Exploring the Limits of the Wake-Sleep Algorithm on a Low-Resource Language

Machine Translation (MT) remains an open sub-problem in Natural Language Processing (NLP). Recently developed systems have achieved impressive, near-human performances on certain languages, but these systems are heavily dependent on large parallel corpora in the source and target languages. Thus, this approach is impractical for languages with sparse bodies of text; the real challenge lies in creating machine translation systems that are able to provide high quality, syntactically-correct translations with small amounts of parallel corpora. This work aims to utilize the wake-sleep back-translation algorithm introduced by Cotterell and Kreutzer \cite{Cotterell} in order to generate synthetic training data that will then be used on OpenNMT's pre-built models in order to achieve high-quality Yoruba-English translations.

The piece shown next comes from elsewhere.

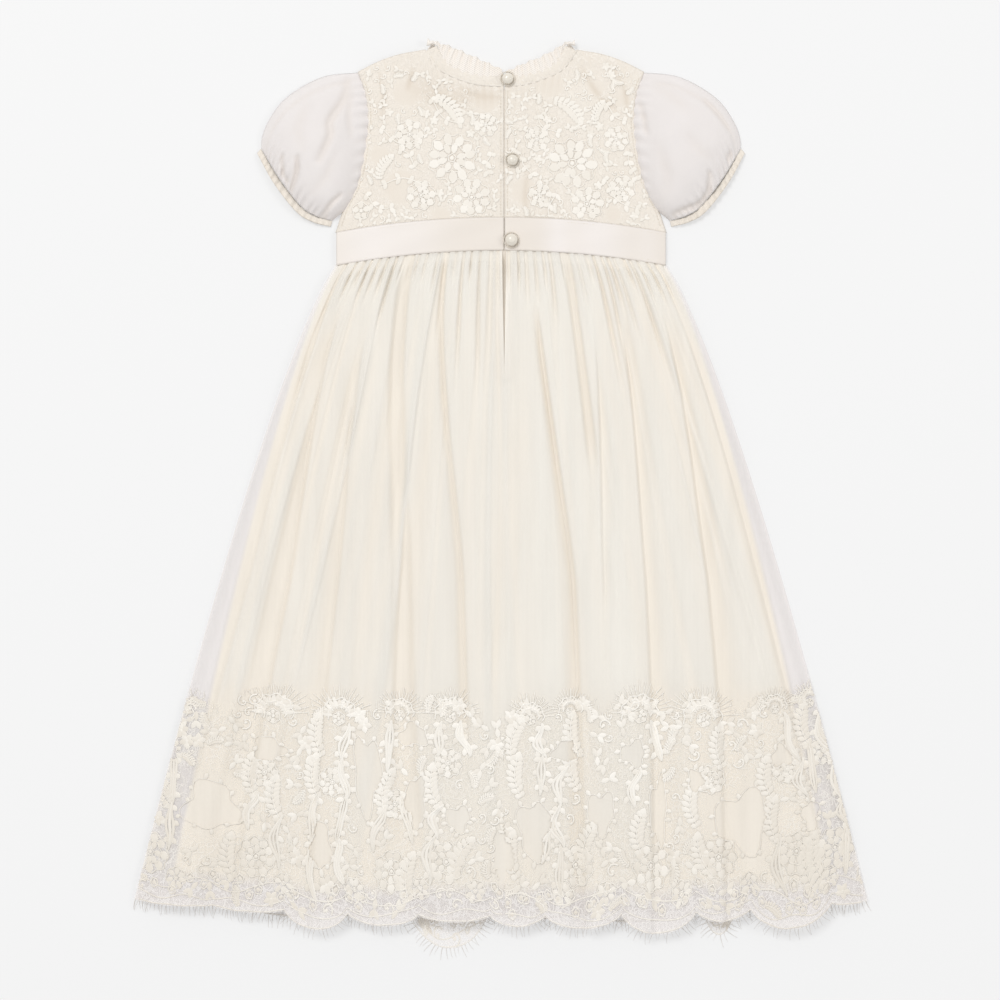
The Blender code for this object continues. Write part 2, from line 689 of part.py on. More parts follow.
def flat_motif(name, outline):
    """A flat cut-out of lace that follows the bodice's crown."""
    bm = bmesh.new()
    bmesh.ops.create_circle(bm, cap_ends=True, segments=len(outline), radius=1.0)
    for vert, (x, y) in zip(bm.verts, outline):
        vert.co = Vector((x, y, back_height(x, y) + BODICE + 1.5 * GAP)) * MM
    face_up(bm)
    finish(name, bm, IVORY_LACE, TRIM_WALL)


def build_sprays():
    """Flowers and leaves of lace on the back bodice."""
    for i, (across, up, radius, petals, turn) in enumerate(BLOSSOMS):
        outline = []
        for k in range(3 * petals):
            angle = 2.0 * math.pi * k / (3 * petals)
            reach = radius * (0.80 + 0.20 * math.cos(petals * angle))
            turned = angle + math.radians(turn)
            outline.append((across + reach * math.cos(turned), up + reach * math.sin(turned)))
        flat_motif(f"lace_blossom_{i + 1}", outline)
    for i, (across, up, long, wide, turn) in enumerate(LEAVES):
        tilt = math.radians(turn)
        outline = []
        for k in range(12):
            angle = 2.0 * math.pi * k / 12
            along, out = long * math.cos(angle), wide * math.sin(angle) * (1.0 - 0.35 * math.cos(angle))
            x = across + along * math.cos(tilt) - out * math.sin(tilt)
            outline.append((x, up + along * math.sin(tilt) + out * math.cos(tilt)))
        flat_motif(f"lace_leaf_{i + 1}", outline)


def build_fastenings():
    """Each pearl stands on the right back half, and its thread loop lies round it."""
    for i, (across, up, radius) in enumerate(PEARLS):
        cloth = SATIN if up < BAND_TOP else BODICE
        seat = Vector((across, up, back_height(across, up) + cloth + 1.3 * GAP)) * MM
        bm = bmesh.new()
        bmesh.ops.create_uvsphere(bm, u_segments=10, v_segments=6, radius=radius * MM)
        bmesh.ops.scale(bm, verts=bm.verts, vec=(1.0, 1.0, PEARL_FLATNESS))
        bmesh.ops.translate(bm, verts=bm.verts, vec=seat + Vector((0.0, 0.0, radius * PEARL_FLATNESS)) * MM)
        pearl = finish(f"pearl_button_{i + 1}", bm, PEARL)
        pearl.data.shade_smooth()
        bpy.ops.mesh.primitive_torus_add(
            major_segments=12, minor_segments=4,
            major_radius=(radius + GAP + LOOP_CORD) * MM, minor_radius=LOOP_CORD * MM,
            location=seat + Vector((0.0, 0.0, LOOP_CORD)) * MM,
        )
        loop = bpy.context.active_object
        loop.name = f"button_loop_{i + 1}"
        for holder in loop.users_collection:
            holder.objects.unlink(loop)
        parts.objects.link(loop)
        loop.data.materials.append(material_of(IVORY_LACE))


clear_scene()
build_front_lace()
build_front_net()
build_silk()
build_back_net()
build_back_lace()
build_fringes()
build_bodice()
build_waistband()
build_placket()
build_neck()
build_sleeves()
build_sprays()
build_fastenings()
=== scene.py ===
import math
import random
from math import cos, pi, sin

import bmesh
import bpy
import numpy as np
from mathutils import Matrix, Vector


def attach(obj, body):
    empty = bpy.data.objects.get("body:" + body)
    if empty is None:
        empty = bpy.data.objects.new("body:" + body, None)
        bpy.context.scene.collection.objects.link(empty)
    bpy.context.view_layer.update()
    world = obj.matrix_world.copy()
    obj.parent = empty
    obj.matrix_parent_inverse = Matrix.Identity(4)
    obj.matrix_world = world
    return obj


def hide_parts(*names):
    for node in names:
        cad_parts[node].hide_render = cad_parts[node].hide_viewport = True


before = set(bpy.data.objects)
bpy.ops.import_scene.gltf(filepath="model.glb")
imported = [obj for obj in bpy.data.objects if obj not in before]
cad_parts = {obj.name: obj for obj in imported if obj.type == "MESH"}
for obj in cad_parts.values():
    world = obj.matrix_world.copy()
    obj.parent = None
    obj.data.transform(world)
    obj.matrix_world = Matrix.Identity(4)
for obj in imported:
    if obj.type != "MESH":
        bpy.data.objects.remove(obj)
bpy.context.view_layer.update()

# Silk underskirt
# Two flared panels of plain silk hang inside the net, a front and a back, and are sewn into the
# waistband. They are narrower and a little shorter than the net, and lie in soft waves.
MM = 0.001
WAIST_HALF, WAIST_Y, WAIST_ARCH = 122.6, 174, 11
SKIRT_FLARE, FLARE_POWER = 152.6, 0.78
HEM_DROP, HEM_BELLY, SILK_DROP, SILK_INSET = 476, 12, 460, 24
CENTRE_BACK = 2.4


def mix(a, b, share):
    return a + (b - a) * share


def smooth(low, high, x):
    share = np.clip((x - low) / (high - low), 0, 1)
    return share * share * (3 - 2 * share)


def bell(x, width, power=2):
    """1 at x = 0, falling away over that width; a higher power gives a flat top with crisp sides."""
    return np.exp(-np.abs(x / width) ** power)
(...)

We also explore the effectiveness of the wake-sleep algorithm when used in-conjunction with in-domain data (in domain meaning data of a similar--or very closely related--subject as the original training data) versus out-of-domain-data (data not necessarily related in topic to the training data). We examine the performance differences between a smaller, in-domain dataset and a larger, less topical out-of-domain dataset and compare those results to our baseline. We find that performing the wake sleep algorithm on a small, in-domain dataset leads to a decrease in BLEU score of about 5 points when compared to the baseline model (14.47). Training on an out-of-domain dataset leads to a 6 point decrease in the BLEU when compared to the baseline.